First-Principles Study on the Mechanical Properties of Gd-Doped BCZT Ceramics

Abstract

Due to their remarkable piezoelectric characteristics, (BaCa)(ZrTi)O3 (BCZT) ceramics exhibit vast potential for being employed in cutting-edge electromechanical apparatus. Extensive experimental studies have been conducted to better meet the practical needs of BCZT-based materials, focusing on their mechanical performance. However, there is a serious lack of research on the theoretical computational aspects. Here, first-principles calculations were utilized to evaluate the mechanical properties of BCZT-xGd ceramics. The structural models were established using the virtual crystal approximation (VCA) method.

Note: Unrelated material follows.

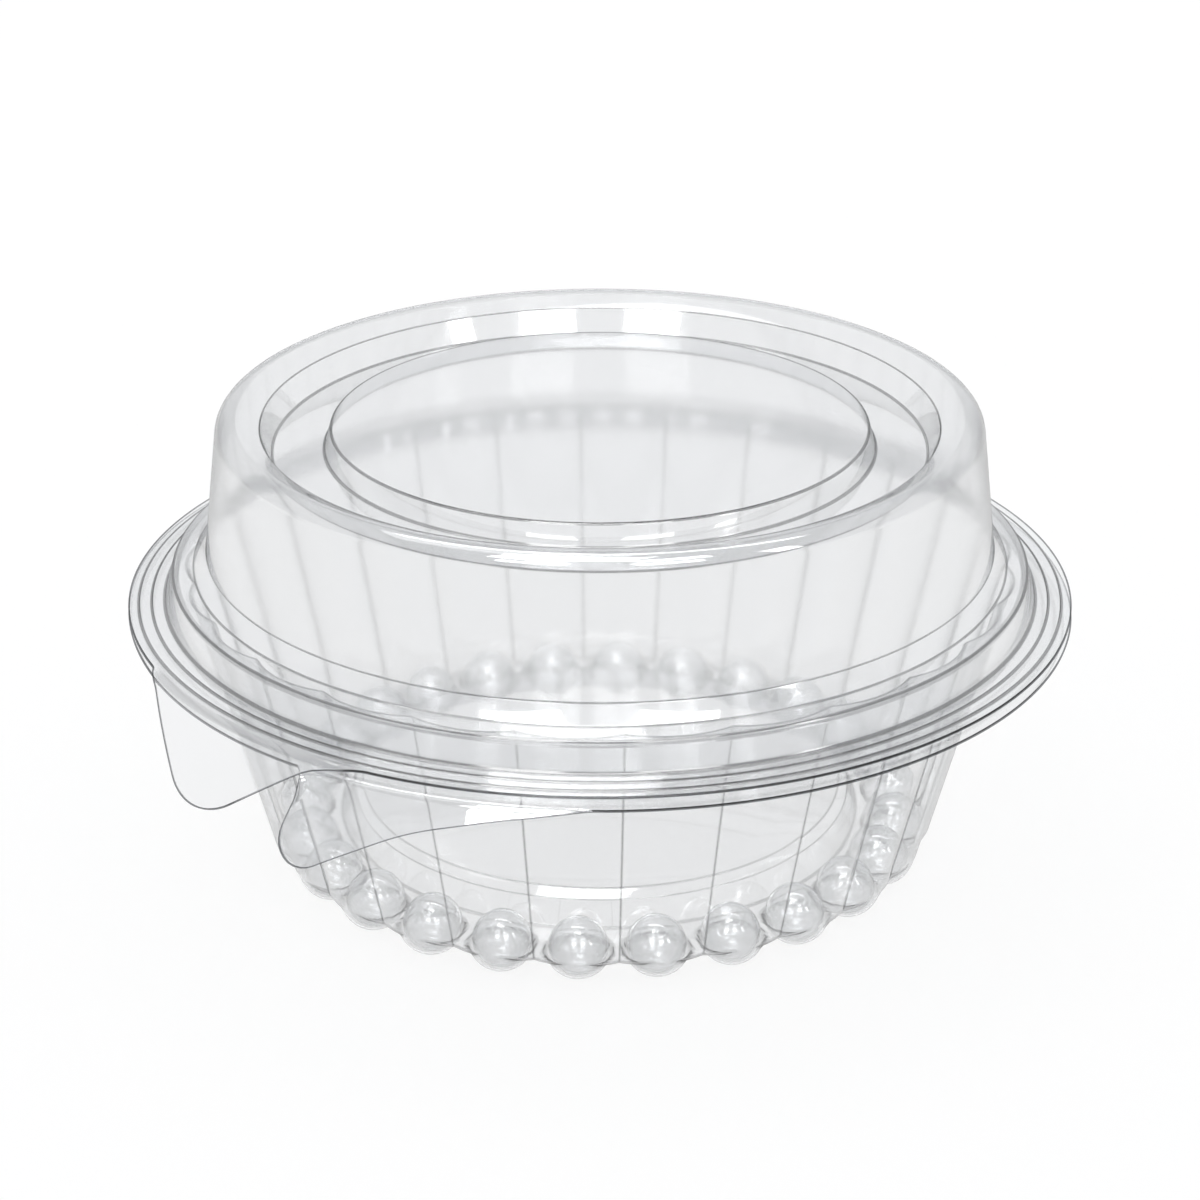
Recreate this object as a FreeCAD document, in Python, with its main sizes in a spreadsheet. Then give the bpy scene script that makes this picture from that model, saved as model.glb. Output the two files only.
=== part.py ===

The investigated compounds demonstrate structural and mechanical strength, as evidenced by their negative formation energies and adherence to the Born stability criteria. Compared to pure BCZT, the substitution of Gd leads to a significant enhancement in the system’s elasticity and stiffness. The BCZT-0.05Gd with B-site doping demonstrates the highest level of Vicker’s hardness (HV), with the noteworthy observation that the inclusion of Gd concomitantly augments its machinability performance. Upon the incorporation of the Gd element, the anisotropic elasticity in the systems gradually transitions into isotropic elasticity, which favors a more uniform stress distribution and consequently reduces sensitivity to the formation and propagation of microcracks. These results indicate that BCZT-xGd exhibits potential for application in electromechanical systems.